18.2 The lien of Greene Bros shall continue despite the commencement of proceedings, or judgement for the Price having been obtained.
19.1 If any provision of these terms and conditions shall be invalid, void, illegal or unenforceable the validity, existence, legality and enforceability of the remaining provisions shall not be affected, prejudiced or impaired.
19.2 These terms and conditions and any contract to which they apply shall be governed by the laws of New Zealand and are subject to the jurisdiction of the courts of New Zealand.
19.3 Greene Bros shall be under no liability whatever to the Client for any indirect loss and/or expense (including loss of profit) suffered by the Client arising out of a breach by Greene Bros of these terms and conditions.

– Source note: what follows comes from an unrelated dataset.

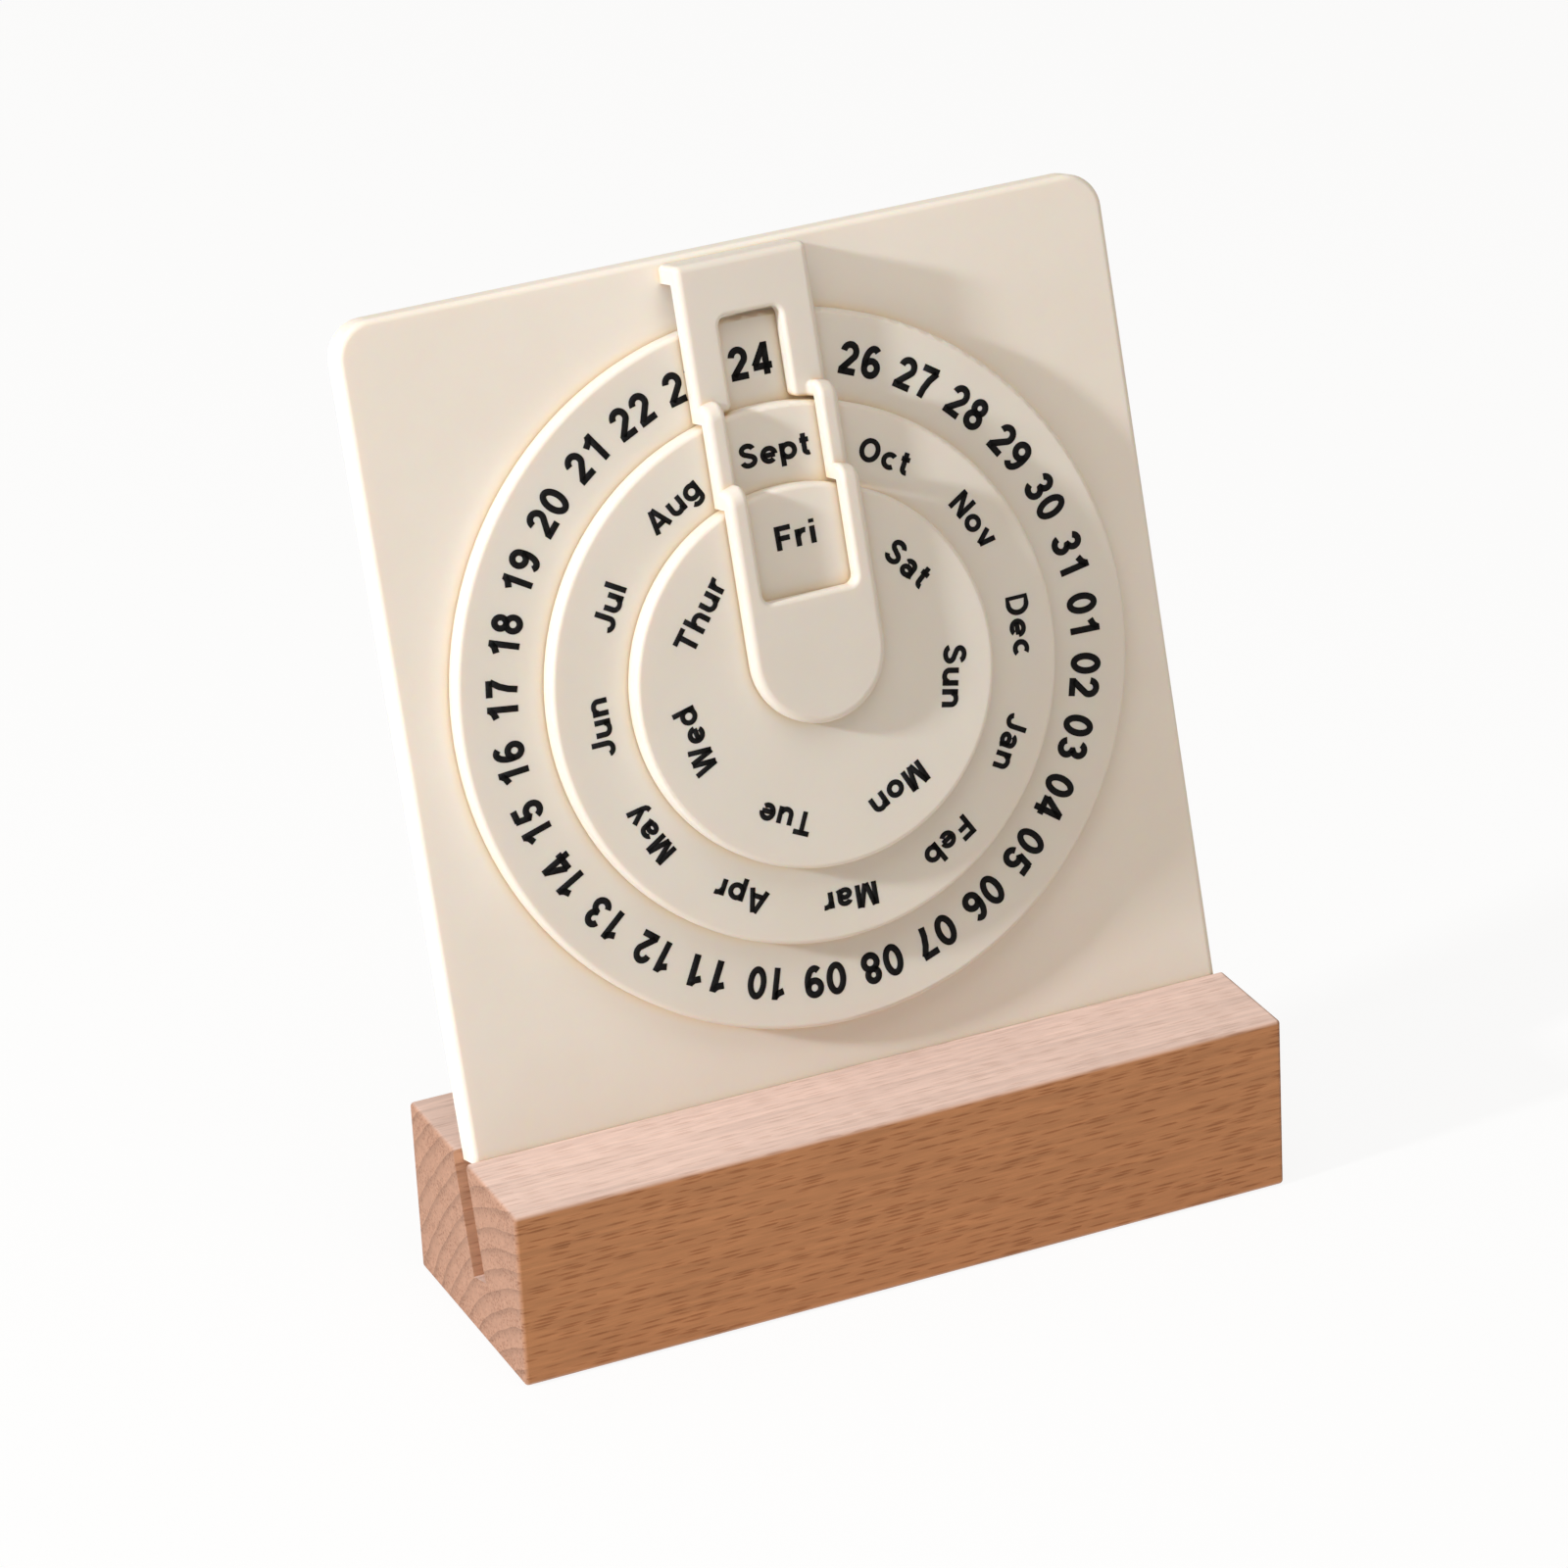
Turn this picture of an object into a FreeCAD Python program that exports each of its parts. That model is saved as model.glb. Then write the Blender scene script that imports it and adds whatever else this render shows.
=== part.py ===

19.4 In the event of any breach of this contract by Greene Bros the remedies of the Client shall be limited to damages which under no circumstances shall exceed the Price of the Goods.
19.5 The Client shall not be entitled to set off against or deduct from the Price any sums owed or claimed to be owed to the Client by Greene Bros.
19.6 Greene Bros may license or sub-contract all or any part of its rights and obligations without the Client’s consent.
19.7 Greene Bros reserves the right to review these terms and conditions at any time. If, following any such review, there is to be any change to these terms and conditions, then that change will take effect from the date on which Greene Bros notifies the Client of such change.
19.8 The provisions of the Contractual Remedies Act 1979 shall apply to this contract as if section 15(d) were omitted from the Contractual Remedies Act 1979.
19.9 Neither party shall be liable for any default due to any act of God, war, terrorism, strike, lock-out, industrial action, fire, flood, drought, storm or other event beyond the reasonable control of either party.
19.10 The failure by Greene Bros to enforce any provision of these terms and conditions shall not be treated as a waiver of that provision, nor shall it affect Greene Bros’s right to subsequently enforce that provision.